AOL-Time Warner marriage is breaking up

ByABC News
May 29, 2009, 9:36 AM

NEW YORK -- The separation, turning AOL into a stand-alone public company, will mean that "AOL can operate with more focus and strategic flexibility in terms of getting partnerships (with) other companies," Time Warner CEO Jeff Bewkes told shareholders at the company's annual meeting.

It also will give investors the opportunity to make a choice.

Time Warner will become a pure entertainment and information power with strengths in film and TV production, TV networks and magazine publishing. In March it spun off Time Warner Cable, the No. 2 systems operator after Comcast.

"The good news is that Bewkes is biting the bullet," says John Tinker, managing director of merchant bank Ledgemont Capital. "Time Warner is back to its roots with assets that he's comfortable with and has been successful with."

And AOL, which will be run by Tim Armstrong who was recently hired from Google is an Internet company in transition.

Over the last few years, AOL has worked feverishly to reduce its dependence on paid subscriptions to its dial-up Internet service. That has been falling fast, to 6.3 million subscribers at the end of the first quarter, as consumers switch to speedier broadband providers. AOL gives its software and e-mail service to broadband subscribers.

To replace the lost business, AOL has built a portfolio of ad-supported online destinations that includes MapQuest, Moviefone, Black Voices, Truveo, Engadget, BloggingStocks and AOL Music.
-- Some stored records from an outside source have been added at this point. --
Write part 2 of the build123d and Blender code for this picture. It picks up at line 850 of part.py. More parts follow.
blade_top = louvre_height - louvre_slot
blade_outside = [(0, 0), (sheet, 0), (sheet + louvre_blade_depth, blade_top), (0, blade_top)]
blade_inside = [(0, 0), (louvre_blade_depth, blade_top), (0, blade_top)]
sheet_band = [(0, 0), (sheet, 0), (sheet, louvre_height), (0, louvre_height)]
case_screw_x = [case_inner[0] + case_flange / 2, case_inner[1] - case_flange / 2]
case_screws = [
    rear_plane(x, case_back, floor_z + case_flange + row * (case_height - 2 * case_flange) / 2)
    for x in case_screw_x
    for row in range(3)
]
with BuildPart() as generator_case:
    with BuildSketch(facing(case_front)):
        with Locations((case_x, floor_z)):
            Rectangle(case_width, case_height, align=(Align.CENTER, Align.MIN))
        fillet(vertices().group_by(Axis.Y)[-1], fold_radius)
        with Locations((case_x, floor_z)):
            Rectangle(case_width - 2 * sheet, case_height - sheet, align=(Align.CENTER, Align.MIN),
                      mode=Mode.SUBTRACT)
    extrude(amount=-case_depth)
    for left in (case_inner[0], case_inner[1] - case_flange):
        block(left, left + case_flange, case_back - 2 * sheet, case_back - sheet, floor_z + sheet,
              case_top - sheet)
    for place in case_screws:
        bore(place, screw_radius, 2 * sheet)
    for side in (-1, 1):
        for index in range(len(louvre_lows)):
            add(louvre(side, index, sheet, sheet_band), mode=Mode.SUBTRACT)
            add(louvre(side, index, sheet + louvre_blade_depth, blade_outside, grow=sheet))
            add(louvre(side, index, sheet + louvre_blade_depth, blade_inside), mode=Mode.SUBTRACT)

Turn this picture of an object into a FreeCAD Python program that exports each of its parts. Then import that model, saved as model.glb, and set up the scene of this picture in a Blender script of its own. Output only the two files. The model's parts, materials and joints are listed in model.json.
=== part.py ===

Armstrong says that no decision has been made on what will happen to gossip site TMZ.com, which is jointly owned by AOL and Warner Bros.

"AOL is a marketing company focused on building a brand, and its brand is a pretty good one," says Christopher Dixon, managing director of media investments at money management firm GGCP. "It's had problems. But Armstrong's got something he can build from and a lot more flexibility than he does under the roof of Time Warner."